As a black church leader, Dr. King participated and lead marches for the right to vote, fair and equal wage rights desegregation, labor rights, and other civil rights afforded to other people. In 1963, Dr. King was one of the leaders and organizers of the “March on Washington,” where he delivered his most famous speech, “I Have a Dream.” Dr. King helped to organized two of the three Selma to Montgomery marches during the Selma voting rights movement.

 

The civil rights movement achieved significant legislative wins including the Civil Rights Act of 1964, the Voting Rights Act of 1965, and the Fair Housing Act of 1968. There were several dramatic and violent standoffs with segregationist authorities during these turbulent times.

 

Dr. King was jailed multiple times and became a target of constant surveillance, threats and harassment by J. Edgar Hoover, the director of the Federal Bureau of Investigation (FBI).

 

On October 14, 1964, it was announced that that Dr.
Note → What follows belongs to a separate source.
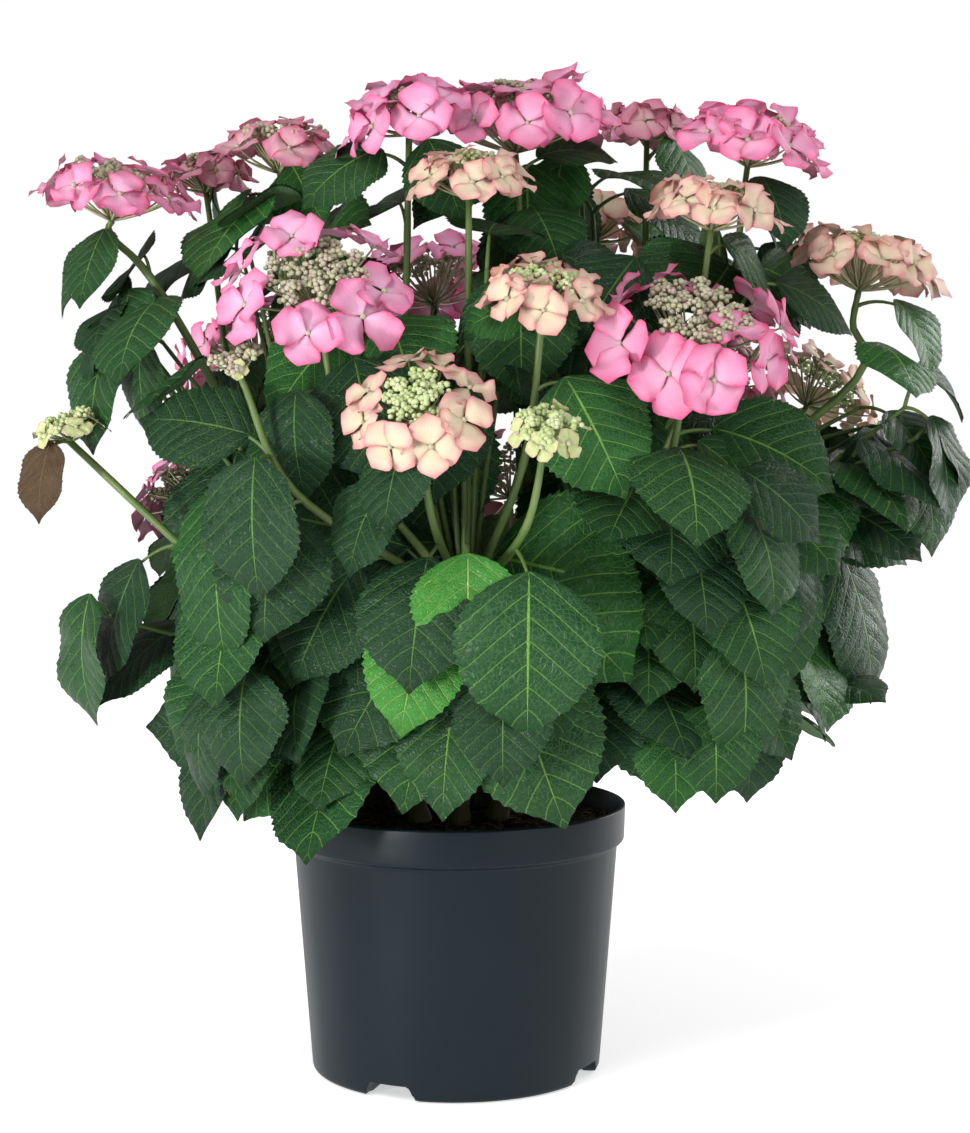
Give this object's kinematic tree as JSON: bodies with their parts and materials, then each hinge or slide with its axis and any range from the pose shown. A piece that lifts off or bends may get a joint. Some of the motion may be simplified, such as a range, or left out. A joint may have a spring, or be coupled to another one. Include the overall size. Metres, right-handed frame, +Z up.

King was awarded the Nobel Peace Prize for working to end racial inequality through nonviolent resistance.

 

On April 4, 1968, Rev. Dr. Martin Luther King, Jr. was assassinated in Memphis, Tennessee at the Lorraine Motel.

 

Dr. King was posthumously awarded Presidential Medal of Freedom in 1977, and the Congressional Gold Medal in 2004. The Martin Luther King, Jr. Memorial on the National Mall in Washington D.C. was dedicated in 2011.  Source: Wikipedia.

Mayor and Council History

This is the first time Mayor and Council have presented this proclamation.